Data for the task -
* * *

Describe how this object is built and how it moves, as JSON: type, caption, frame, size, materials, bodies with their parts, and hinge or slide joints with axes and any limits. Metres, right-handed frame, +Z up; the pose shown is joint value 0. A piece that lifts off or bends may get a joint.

* * *

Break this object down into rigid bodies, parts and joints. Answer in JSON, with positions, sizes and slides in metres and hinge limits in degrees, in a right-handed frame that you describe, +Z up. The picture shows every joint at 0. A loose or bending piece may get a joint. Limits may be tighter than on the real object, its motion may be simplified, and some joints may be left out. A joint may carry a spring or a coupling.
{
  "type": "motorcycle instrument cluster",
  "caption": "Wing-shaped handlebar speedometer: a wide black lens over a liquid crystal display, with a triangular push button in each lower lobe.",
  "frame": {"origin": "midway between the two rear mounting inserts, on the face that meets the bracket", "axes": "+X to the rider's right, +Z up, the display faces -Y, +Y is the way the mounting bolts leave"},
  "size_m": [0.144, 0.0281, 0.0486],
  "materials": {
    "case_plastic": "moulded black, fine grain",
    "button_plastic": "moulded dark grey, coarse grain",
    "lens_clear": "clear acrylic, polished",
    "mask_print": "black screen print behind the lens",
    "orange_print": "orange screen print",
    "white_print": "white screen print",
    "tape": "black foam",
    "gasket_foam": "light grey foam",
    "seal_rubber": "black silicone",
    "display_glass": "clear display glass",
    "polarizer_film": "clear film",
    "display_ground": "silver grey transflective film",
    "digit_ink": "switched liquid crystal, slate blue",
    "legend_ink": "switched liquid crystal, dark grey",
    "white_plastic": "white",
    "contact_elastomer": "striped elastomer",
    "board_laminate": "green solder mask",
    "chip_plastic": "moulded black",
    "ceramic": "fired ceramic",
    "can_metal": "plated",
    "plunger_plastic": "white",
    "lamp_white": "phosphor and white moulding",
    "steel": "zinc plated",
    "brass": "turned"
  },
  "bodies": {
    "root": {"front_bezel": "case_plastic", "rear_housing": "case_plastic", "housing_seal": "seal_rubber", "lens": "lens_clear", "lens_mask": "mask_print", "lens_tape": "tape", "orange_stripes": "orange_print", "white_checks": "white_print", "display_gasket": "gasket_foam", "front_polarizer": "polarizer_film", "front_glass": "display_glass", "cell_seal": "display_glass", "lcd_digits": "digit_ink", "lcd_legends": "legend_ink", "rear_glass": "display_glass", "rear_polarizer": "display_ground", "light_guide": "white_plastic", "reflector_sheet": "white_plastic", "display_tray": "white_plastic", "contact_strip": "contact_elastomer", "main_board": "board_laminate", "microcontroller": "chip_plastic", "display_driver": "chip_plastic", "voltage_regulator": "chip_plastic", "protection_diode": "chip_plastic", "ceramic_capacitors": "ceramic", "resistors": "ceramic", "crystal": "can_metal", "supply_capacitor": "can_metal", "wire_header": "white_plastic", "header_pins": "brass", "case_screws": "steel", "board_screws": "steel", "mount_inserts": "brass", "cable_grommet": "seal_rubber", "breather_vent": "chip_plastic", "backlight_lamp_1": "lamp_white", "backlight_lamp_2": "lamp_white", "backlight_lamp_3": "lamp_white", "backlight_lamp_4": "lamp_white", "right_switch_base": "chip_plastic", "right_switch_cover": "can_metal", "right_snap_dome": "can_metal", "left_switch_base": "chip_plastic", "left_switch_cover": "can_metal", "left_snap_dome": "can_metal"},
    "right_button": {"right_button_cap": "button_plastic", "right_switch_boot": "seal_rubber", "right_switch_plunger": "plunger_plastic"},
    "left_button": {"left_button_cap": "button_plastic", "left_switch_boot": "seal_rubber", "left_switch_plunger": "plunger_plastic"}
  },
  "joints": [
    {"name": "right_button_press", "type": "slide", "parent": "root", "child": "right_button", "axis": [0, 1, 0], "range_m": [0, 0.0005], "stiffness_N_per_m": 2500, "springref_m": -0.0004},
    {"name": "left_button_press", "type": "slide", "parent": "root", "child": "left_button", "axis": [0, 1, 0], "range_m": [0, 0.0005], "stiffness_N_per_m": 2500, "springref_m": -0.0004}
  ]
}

* * *

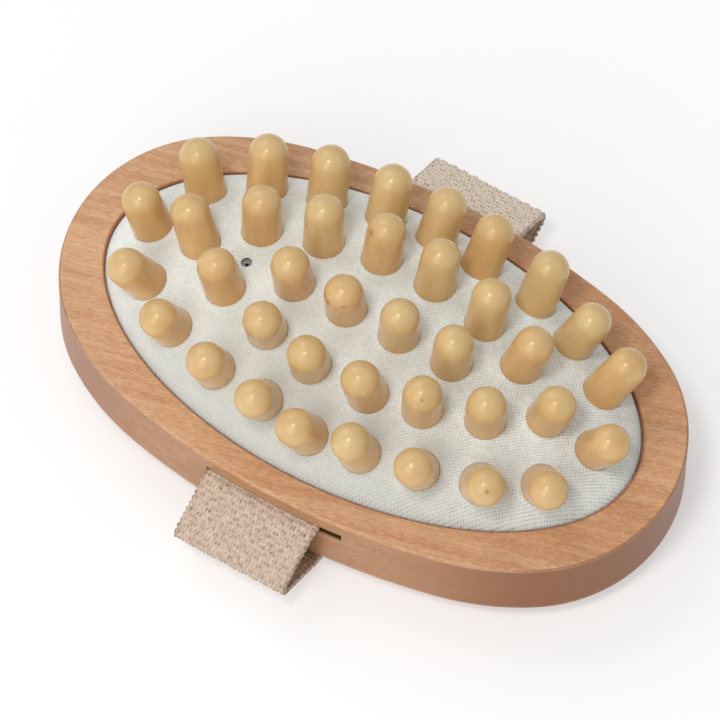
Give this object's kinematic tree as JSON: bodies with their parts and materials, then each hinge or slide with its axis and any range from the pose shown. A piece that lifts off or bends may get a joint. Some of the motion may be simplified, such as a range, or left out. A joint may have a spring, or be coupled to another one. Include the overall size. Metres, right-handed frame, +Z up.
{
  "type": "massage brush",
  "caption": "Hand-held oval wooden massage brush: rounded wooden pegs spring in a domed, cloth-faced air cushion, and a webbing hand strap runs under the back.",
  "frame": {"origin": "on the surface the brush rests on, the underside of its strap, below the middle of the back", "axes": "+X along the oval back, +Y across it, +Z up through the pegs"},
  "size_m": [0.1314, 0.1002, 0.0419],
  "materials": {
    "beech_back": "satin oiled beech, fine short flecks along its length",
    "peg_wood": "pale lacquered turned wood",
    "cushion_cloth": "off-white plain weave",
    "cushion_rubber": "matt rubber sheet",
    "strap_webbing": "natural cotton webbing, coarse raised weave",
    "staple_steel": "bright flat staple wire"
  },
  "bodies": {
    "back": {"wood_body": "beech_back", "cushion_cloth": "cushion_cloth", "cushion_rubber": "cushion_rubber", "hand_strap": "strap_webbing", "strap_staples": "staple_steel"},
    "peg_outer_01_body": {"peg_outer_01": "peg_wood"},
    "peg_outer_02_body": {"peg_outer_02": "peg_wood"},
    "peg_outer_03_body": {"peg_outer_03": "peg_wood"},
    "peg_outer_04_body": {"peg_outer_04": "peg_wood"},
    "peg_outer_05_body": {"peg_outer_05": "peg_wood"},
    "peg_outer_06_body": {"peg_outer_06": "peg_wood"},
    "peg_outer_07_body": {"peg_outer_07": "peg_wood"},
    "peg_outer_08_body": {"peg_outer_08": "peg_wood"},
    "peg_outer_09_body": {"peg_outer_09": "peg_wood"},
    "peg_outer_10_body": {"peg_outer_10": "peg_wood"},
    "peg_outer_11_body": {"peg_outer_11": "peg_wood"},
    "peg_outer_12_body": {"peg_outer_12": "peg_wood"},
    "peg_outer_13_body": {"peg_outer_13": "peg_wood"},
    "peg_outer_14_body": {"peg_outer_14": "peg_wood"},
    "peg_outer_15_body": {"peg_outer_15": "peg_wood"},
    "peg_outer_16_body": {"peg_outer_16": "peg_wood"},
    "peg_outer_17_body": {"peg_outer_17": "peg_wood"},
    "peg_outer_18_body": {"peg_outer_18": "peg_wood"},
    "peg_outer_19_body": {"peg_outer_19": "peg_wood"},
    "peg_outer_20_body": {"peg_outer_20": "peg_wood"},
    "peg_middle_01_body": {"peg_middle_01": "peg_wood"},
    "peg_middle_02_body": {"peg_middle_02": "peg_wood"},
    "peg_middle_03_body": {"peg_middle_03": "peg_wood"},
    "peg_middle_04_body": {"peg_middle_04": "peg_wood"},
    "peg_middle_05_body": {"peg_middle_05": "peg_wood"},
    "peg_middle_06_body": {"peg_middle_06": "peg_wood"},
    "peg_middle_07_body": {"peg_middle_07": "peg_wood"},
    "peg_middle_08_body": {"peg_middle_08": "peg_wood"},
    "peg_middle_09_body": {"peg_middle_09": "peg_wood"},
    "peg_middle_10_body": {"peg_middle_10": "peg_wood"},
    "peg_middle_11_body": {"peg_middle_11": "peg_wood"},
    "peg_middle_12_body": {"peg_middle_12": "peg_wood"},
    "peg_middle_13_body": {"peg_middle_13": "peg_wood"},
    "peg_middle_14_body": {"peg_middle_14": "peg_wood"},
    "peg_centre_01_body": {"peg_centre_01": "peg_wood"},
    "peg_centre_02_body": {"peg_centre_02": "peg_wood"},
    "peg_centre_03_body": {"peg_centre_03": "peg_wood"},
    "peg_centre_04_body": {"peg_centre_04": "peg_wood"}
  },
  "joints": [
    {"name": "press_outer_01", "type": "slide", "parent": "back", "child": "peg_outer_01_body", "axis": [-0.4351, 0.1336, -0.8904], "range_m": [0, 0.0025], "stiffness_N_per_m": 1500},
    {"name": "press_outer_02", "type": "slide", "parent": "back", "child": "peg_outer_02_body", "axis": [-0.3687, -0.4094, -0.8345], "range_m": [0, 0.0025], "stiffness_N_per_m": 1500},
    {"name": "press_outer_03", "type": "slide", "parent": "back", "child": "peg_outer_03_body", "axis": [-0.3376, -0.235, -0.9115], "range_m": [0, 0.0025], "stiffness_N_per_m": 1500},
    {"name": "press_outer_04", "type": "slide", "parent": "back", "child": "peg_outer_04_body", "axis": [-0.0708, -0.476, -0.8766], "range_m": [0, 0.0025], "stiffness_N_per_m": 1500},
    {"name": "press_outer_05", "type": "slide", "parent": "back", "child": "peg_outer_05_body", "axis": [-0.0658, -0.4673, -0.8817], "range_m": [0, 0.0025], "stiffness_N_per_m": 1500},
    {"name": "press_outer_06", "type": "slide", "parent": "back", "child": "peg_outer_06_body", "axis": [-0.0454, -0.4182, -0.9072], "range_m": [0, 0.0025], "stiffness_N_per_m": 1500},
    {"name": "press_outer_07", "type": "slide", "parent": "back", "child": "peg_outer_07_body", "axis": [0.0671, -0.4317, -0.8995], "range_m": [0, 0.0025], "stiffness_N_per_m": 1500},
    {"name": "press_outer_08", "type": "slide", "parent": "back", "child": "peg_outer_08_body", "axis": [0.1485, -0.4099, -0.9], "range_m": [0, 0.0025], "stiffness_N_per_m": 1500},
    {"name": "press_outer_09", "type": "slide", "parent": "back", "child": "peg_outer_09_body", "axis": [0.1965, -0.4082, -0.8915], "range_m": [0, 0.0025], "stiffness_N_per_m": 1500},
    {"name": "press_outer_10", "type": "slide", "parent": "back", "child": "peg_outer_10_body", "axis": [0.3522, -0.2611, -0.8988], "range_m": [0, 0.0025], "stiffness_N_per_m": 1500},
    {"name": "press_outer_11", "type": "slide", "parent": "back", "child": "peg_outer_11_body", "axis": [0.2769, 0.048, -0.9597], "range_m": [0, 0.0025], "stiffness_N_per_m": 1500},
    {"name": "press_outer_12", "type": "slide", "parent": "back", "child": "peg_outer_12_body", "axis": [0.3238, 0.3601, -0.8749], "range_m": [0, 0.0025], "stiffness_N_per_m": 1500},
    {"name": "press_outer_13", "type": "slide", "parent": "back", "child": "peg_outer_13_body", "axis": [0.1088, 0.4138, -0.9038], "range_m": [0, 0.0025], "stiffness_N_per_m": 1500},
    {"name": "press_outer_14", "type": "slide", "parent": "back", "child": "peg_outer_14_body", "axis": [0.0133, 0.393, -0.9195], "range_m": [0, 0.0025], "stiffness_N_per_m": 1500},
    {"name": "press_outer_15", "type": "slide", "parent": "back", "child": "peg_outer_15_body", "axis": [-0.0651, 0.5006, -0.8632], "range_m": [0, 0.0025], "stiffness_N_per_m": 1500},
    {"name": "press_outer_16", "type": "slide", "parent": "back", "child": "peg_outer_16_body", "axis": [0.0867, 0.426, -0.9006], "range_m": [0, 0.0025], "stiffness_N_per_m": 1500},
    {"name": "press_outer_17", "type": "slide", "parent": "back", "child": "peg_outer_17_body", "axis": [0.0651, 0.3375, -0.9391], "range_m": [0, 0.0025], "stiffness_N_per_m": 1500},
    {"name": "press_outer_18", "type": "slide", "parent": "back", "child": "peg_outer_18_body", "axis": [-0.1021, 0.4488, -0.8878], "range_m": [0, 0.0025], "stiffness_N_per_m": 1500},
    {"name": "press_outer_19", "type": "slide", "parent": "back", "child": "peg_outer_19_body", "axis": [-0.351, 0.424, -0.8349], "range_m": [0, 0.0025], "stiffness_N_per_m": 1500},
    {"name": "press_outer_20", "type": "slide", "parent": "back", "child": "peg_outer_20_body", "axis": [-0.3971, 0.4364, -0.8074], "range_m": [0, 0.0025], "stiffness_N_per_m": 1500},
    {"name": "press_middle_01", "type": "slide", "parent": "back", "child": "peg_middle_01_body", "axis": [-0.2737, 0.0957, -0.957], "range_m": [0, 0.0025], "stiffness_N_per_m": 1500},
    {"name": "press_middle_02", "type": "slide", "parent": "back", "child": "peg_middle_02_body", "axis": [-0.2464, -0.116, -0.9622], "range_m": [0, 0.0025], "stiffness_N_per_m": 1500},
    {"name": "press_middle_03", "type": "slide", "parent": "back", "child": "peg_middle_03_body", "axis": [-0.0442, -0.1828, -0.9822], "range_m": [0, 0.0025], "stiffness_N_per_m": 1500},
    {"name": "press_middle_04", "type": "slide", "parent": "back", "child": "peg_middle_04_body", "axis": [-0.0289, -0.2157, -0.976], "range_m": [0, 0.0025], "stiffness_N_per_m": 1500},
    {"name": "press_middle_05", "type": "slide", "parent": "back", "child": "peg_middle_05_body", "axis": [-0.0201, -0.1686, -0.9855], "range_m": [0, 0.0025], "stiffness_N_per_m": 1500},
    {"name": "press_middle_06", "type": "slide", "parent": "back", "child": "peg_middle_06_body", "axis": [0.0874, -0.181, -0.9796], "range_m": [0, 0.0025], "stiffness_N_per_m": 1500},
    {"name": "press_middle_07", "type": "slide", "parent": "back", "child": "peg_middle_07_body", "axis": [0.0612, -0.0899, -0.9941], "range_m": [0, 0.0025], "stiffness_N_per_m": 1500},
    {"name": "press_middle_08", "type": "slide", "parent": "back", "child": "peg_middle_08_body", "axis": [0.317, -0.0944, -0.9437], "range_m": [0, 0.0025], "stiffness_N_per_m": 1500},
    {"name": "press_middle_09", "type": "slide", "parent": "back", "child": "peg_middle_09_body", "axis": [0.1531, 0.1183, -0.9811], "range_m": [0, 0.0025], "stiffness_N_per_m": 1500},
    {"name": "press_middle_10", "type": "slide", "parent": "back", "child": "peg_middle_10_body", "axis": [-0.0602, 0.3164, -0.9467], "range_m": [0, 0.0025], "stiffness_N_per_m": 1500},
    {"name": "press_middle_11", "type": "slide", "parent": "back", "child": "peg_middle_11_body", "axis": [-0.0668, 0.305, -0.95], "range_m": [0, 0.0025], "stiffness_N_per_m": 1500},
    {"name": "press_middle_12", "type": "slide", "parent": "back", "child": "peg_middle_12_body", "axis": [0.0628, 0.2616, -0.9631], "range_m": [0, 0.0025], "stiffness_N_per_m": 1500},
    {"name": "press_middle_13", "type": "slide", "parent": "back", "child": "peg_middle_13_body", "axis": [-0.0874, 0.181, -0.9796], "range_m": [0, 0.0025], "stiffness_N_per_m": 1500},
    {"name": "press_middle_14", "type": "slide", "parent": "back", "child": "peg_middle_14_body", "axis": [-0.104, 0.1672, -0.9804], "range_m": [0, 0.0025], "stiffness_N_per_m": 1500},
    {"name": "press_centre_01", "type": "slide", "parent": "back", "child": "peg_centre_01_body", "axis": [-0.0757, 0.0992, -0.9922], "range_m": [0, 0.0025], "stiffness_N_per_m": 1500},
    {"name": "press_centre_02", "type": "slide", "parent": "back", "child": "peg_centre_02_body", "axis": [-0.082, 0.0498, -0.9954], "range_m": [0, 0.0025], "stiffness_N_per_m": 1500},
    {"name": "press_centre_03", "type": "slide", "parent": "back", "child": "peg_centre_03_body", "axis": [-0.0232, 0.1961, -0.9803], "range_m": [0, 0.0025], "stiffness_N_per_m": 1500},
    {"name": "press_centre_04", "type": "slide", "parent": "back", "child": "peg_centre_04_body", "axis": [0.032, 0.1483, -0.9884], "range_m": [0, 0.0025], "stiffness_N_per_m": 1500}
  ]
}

* * *

Exercise goal - Reply with the number of lines in the material above that contain "bodies", and nothing more.

Final answer - 5